# Task description
Begin at the first line and end at the line containing "joints=[], pairs=set(), soft=[])". Extract exactly those lines.

# # # #

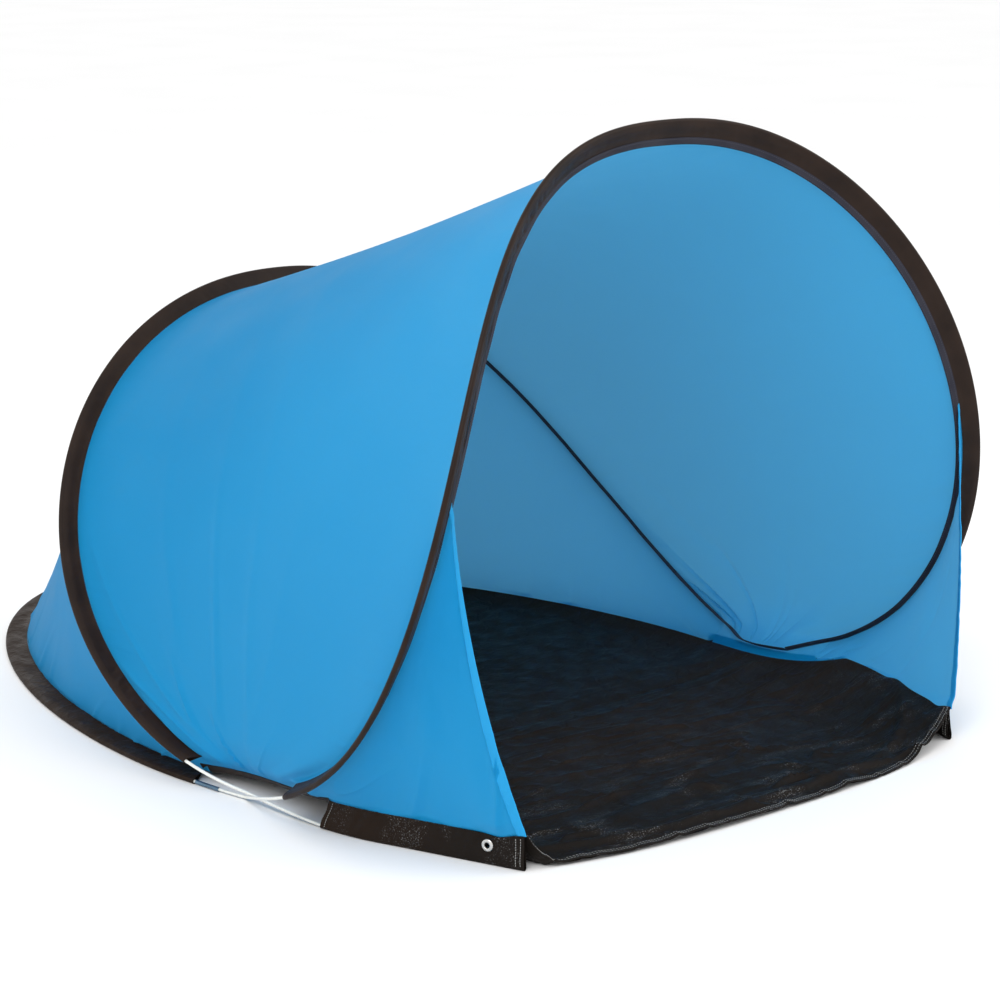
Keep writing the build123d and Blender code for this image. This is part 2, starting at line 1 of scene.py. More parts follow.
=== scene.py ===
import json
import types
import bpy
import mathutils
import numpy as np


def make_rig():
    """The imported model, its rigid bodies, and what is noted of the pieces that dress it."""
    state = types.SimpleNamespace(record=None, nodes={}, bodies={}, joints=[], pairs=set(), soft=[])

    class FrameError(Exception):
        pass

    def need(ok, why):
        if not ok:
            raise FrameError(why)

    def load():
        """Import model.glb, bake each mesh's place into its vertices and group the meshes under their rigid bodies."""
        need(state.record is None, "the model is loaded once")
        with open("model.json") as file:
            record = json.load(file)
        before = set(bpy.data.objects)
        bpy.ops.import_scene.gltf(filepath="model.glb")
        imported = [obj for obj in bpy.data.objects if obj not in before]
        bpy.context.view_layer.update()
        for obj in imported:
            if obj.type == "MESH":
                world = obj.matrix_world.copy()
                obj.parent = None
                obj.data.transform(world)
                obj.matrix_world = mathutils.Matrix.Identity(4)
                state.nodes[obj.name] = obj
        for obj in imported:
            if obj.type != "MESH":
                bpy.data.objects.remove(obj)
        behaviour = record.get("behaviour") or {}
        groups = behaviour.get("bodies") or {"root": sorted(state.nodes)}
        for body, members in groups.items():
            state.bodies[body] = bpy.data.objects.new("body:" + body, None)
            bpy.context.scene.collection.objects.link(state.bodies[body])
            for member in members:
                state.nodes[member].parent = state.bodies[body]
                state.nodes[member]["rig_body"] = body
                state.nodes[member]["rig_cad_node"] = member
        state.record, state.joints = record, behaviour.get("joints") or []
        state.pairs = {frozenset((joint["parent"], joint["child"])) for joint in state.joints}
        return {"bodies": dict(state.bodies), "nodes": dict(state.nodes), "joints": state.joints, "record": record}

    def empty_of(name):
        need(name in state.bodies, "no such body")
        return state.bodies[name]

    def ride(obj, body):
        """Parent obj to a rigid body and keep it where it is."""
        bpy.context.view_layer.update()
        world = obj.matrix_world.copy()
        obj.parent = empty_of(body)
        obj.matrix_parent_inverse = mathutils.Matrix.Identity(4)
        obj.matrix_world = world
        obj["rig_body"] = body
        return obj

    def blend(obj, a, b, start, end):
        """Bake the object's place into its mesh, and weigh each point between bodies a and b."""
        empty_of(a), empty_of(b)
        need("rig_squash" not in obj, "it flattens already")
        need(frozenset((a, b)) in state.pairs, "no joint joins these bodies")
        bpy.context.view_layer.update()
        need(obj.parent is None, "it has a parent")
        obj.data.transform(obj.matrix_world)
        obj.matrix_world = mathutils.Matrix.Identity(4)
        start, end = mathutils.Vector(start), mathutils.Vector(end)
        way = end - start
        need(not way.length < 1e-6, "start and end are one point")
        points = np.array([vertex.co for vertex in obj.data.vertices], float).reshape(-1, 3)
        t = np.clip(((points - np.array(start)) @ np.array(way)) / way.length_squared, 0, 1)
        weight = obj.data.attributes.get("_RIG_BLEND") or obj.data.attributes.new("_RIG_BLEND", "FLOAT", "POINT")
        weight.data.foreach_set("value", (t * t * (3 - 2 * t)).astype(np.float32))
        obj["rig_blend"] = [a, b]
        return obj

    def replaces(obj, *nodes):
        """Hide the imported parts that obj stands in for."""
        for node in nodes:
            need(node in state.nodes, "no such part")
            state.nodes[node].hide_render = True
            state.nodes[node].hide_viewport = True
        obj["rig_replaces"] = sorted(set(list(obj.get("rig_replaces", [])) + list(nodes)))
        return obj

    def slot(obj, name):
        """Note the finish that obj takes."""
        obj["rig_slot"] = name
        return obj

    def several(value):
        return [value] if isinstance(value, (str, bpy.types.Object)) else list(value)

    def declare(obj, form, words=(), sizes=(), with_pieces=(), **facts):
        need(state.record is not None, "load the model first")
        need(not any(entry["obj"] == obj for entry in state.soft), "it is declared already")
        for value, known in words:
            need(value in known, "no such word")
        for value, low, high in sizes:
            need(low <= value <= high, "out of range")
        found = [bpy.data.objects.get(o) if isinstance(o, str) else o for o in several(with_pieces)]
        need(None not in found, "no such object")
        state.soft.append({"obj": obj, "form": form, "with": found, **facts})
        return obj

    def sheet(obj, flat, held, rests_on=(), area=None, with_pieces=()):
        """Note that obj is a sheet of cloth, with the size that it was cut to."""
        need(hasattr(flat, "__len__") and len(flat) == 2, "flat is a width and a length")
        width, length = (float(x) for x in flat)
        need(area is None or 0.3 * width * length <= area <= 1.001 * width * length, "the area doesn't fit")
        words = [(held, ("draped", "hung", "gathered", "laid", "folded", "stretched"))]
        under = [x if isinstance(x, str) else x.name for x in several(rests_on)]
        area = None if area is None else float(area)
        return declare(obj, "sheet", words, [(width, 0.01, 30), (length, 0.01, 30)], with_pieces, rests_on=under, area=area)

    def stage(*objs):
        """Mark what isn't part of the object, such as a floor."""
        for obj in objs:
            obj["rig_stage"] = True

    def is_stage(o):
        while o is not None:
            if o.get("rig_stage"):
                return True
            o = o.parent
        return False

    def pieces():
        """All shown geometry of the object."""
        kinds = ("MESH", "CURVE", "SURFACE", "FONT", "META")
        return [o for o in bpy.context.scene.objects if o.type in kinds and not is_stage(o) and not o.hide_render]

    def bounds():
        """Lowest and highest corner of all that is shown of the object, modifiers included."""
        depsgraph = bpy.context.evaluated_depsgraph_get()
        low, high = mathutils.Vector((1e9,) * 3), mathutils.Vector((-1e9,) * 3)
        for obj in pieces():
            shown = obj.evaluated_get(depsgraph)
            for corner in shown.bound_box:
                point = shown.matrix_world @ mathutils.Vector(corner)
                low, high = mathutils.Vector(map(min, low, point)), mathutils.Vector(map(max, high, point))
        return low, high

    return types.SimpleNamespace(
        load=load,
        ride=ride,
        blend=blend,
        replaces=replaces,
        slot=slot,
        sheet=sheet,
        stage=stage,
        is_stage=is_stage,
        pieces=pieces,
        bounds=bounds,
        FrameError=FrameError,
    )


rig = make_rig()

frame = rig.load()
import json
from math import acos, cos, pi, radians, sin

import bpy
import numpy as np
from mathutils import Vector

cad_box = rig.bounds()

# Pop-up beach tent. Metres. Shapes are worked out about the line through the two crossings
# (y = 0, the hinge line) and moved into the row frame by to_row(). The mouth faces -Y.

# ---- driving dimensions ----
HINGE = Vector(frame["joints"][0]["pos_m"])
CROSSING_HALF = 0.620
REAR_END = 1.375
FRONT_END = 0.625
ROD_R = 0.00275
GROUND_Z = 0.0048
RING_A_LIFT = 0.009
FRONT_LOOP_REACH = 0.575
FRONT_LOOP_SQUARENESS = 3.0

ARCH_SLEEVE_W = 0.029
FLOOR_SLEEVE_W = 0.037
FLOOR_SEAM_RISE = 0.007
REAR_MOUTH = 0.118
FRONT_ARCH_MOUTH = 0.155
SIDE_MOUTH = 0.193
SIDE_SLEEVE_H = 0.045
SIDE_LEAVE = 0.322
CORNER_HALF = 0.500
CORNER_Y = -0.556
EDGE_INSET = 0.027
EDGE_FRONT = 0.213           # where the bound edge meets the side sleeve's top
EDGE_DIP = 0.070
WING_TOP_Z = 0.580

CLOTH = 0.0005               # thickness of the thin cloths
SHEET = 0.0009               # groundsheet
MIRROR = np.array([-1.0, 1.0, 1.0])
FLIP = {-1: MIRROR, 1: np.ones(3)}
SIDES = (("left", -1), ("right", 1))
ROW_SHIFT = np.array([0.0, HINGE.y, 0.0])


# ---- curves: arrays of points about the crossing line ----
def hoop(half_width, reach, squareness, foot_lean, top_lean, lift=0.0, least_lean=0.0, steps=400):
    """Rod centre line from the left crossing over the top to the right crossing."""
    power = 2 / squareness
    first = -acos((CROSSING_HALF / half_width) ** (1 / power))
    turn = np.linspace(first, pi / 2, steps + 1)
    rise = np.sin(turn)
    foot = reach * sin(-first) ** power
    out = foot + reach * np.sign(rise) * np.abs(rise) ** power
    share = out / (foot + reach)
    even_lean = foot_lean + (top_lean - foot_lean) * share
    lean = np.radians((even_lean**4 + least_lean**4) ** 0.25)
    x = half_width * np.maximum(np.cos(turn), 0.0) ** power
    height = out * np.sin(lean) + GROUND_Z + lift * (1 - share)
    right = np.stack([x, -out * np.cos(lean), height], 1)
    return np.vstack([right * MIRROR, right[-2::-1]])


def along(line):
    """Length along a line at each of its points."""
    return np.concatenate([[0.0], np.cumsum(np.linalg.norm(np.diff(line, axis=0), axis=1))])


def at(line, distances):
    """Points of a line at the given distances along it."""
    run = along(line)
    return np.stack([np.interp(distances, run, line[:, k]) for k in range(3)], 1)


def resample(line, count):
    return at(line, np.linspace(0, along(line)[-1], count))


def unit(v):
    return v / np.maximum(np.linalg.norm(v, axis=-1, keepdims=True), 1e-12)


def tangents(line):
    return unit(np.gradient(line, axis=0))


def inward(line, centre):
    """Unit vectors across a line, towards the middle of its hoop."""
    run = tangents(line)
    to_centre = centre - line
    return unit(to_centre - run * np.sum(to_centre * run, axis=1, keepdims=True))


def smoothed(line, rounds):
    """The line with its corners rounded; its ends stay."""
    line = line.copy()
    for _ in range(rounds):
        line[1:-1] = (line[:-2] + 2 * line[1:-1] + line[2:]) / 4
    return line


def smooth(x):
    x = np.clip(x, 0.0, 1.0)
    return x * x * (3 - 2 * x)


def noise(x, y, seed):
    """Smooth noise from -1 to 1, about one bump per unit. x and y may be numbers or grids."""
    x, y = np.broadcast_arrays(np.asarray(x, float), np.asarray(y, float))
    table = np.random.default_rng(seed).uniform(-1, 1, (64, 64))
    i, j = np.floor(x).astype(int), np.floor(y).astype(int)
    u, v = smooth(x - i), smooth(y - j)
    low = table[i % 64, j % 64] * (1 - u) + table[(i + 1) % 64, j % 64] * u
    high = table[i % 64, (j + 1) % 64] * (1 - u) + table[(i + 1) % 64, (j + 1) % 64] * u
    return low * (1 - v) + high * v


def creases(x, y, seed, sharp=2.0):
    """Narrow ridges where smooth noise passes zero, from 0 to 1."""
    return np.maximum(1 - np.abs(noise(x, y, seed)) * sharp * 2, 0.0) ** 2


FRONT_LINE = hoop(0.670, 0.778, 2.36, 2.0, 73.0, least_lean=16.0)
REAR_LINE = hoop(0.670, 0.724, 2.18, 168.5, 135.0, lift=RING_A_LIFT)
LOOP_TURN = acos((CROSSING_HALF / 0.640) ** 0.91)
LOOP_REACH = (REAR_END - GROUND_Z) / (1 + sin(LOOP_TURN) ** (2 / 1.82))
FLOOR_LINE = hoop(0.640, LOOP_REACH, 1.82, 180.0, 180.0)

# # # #

# Exercise result
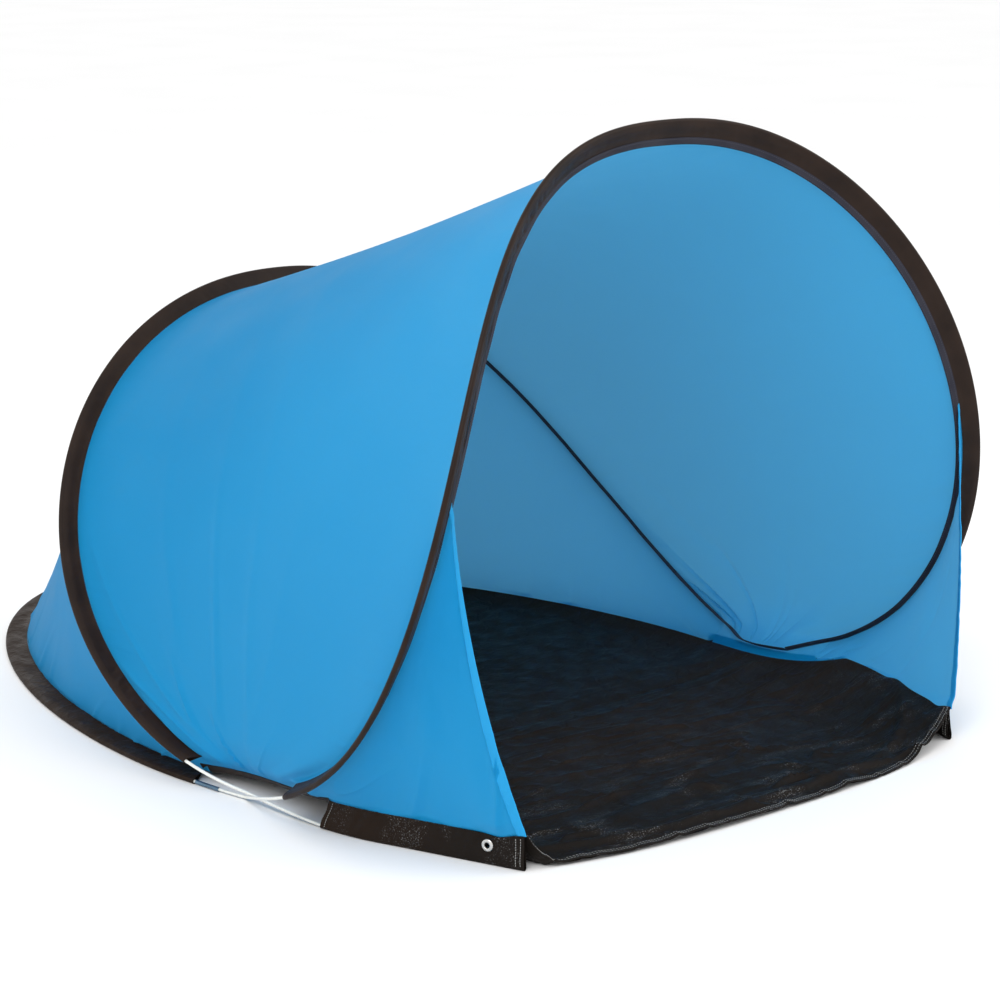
Keep writing the build123d and Blender code for this image. This is part 2, starting at line 1 of scene.py. More parts follow.
=== scene.py ===
import json
import types
import bpy
import mathutils
import numpy as np


def make_rig():
    """The imported model, its rigid bodies, and what is noted of the pieces that dress it."""
    state = types.SimpleNamespace(record=None, nodes={}, bodies={}, joints=[], pairs=set(), soft=[])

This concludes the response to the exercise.